An AI Agent Replicated a QuTech Quantum Paper

One of the most powerful tests of AI scientific capability is paper replication: given a published paper, can an AI agent reproduce the experiment from scratch? We tested this with a quantum computing paper from our own institution.

The Paper

"Error Mitigation by Symmetry Verification on a Variational Quantum Eigensolver"
Sagastizabal et al., Physical Review A 100, 010302 (2019)
arxiv:1902.11258

This paper from QuTech / TU Delft demonstrates a key technique: using physical symmetries to detect and mitigate errors in variational quantum eigensolvers (VQE). They find the ground-state energy of H₂ — the hydrogen molecule — using a 2-qubit circuit with Z-parity symmetry verification.

What the AI Built

Claude Opus 4.6 produced ~300 lines of production Qiskit code covering:

1. Hamiltonian Construction

The H₂ molecular Hamiltonian in the STO-3G basis, transformed via Bravyi-Kitaev reduction to a 2-qubit operator:

H = g₀II + g₁ZI + g₂IZ + g₃ZZ + g₄XX + g₅YY

The agent correctly identified that the coefficients (g₀ through g₅) are functions of the bond distance, and tabulated them from the O'Malley et al. reference data for 12 bond distances from 0.3 to 2.5 Angstroms.

2. Ansatz Circuit

A single-parameter exchange rotation in the {|01⟩, |10⟩} subspace — a parity-preserving ansatz that keeps the state within the correct symmetry sector. The agent decomposed this into RXX(θ) and RYY(θ) rotations, matching the paper's approach.

3. Noise Model

Realistic noise parameters matching the paper's device characterization:

• T₁ = 30μs, T₂ = 60μs (thermal relaxation)
• Depolarizing noise on single-qubit gates (0.1%) and two-qubit gates (1%)
• Measurement error (1%)

4. Symmetry Verification

The key innovation of the paper: post-selecting measurement results on states where the qubit parity matches the ground-state sector (even parity for H₂).

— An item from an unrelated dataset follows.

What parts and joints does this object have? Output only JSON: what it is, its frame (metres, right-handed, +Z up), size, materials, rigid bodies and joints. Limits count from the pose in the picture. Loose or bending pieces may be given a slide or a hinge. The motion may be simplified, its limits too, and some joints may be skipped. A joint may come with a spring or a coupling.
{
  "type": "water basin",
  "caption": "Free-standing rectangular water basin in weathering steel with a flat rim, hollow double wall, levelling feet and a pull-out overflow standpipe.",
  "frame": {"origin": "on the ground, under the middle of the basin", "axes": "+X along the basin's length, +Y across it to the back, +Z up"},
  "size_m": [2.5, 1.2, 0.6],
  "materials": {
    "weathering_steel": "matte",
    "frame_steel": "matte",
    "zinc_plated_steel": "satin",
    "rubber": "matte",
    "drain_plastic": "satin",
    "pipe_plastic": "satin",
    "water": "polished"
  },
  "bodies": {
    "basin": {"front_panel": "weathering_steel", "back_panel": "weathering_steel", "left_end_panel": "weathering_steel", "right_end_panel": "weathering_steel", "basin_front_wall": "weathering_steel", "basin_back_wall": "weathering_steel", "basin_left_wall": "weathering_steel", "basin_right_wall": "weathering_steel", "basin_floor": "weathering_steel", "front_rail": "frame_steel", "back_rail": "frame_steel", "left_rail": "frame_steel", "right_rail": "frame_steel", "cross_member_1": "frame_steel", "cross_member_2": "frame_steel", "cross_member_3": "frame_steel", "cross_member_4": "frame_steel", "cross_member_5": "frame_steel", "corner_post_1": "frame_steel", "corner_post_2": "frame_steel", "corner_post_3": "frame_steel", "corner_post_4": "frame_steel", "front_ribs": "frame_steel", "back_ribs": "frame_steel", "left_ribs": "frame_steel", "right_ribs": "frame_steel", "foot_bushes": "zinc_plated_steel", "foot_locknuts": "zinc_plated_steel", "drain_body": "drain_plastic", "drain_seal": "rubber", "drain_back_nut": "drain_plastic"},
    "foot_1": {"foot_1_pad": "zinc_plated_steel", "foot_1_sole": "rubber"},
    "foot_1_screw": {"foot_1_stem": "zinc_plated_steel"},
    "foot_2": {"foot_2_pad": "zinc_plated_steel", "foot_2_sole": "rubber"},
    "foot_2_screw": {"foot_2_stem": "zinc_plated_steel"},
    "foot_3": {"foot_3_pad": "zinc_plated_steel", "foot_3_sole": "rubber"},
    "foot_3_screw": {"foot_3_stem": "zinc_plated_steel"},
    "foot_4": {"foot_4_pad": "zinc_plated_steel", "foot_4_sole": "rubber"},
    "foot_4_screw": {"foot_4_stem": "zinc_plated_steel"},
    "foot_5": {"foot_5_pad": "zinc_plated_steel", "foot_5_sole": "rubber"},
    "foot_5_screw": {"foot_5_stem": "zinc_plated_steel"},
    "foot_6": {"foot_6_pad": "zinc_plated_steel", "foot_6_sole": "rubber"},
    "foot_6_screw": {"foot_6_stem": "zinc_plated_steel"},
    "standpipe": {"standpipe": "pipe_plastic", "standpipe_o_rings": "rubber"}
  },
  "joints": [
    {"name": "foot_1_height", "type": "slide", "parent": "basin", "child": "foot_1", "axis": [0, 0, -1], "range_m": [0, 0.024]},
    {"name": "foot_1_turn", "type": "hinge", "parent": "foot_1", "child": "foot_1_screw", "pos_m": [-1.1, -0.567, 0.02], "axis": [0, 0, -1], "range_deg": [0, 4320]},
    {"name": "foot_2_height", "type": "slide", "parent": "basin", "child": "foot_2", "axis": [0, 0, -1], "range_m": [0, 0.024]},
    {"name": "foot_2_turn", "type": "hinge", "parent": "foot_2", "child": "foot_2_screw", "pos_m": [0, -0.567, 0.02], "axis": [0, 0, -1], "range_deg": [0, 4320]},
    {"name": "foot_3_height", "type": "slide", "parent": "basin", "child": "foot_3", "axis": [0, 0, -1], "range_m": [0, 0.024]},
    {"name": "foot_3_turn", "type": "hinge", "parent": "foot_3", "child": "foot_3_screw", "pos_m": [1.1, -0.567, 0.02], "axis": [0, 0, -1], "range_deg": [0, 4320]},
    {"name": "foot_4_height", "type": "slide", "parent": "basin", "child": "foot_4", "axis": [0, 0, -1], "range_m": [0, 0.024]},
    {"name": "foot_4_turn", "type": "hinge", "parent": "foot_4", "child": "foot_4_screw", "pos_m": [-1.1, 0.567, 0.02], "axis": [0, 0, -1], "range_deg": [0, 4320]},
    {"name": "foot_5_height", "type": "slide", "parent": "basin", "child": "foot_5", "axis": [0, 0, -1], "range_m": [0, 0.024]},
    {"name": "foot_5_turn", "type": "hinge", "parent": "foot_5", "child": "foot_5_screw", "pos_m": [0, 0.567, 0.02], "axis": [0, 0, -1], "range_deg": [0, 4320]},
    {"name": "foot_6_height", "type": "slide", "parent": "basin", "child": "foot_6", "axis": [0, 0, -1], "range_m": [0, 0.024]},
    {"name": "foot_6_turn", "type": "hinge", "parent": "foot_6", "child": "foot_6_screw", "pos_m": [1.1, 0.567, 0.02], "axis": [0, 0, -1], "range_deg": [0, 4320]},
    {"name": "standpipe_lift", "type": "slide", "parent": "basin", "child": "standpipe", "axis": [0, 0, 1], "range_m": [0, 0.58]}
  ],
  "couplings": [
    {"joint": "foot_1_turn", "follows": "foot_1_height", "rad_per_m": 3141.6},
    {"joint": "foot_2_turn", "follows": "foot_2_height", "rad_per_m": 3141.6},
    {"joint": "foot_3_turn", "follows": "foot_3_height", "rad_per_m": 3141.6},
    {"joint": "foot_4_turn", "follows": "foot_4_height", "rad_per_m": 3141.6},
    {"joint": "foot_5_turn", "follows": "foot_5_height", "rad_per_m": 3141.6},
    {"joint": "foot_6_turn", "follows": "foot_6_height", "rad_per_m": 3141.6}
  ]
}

This filters out a significant fraction of errors without additional circuit overhead.

5. Measurement Protocol

Three measurement bases (Z, X, Y) with 8192 shots each. The XX expectation value requires Hadamard-rotated measurements; YY requires Sdg-Hadamard-rotated measurements. The agent correctly implemented all three basis rotations.

What This Demonstrates

This experiment shows that AI agents can:

1. Read and understand quantum physics papers — extracting the Hamiltonian, ansatz structure, noise parameters, and measurement protocol
2. Translate physics to code — implementing the Bravyi-Kitaev transformation, noise channels, and symmetry verification in Qiskit
3. Handle domain-specific details — correctly managing complex numbers, basis rotations, and expectation value calculations

The entire replication was done in a single session with Claude Opus 4.6 acting as a coding agent through Claude Code. The human role was to provide the paper reference and review the output — the agent handled the physics, mathematics, and implementation.

Limitations

To be clear about what this doesn't show:

• We haven't yet run this on actual quantum hardware (only Qiskit Aer simulation)
• We haven't done a quantitative comparison of our curves against the paper's published figures
• The noise model is approximate — real device noise is more complex
• A human physicist reviewed the code, which matters for trust

These are next steps, not fundamental limitations. The point is that the AI produced a reasonable starting point — 300 lines of domain-specific simulation code — from a paper reference alone.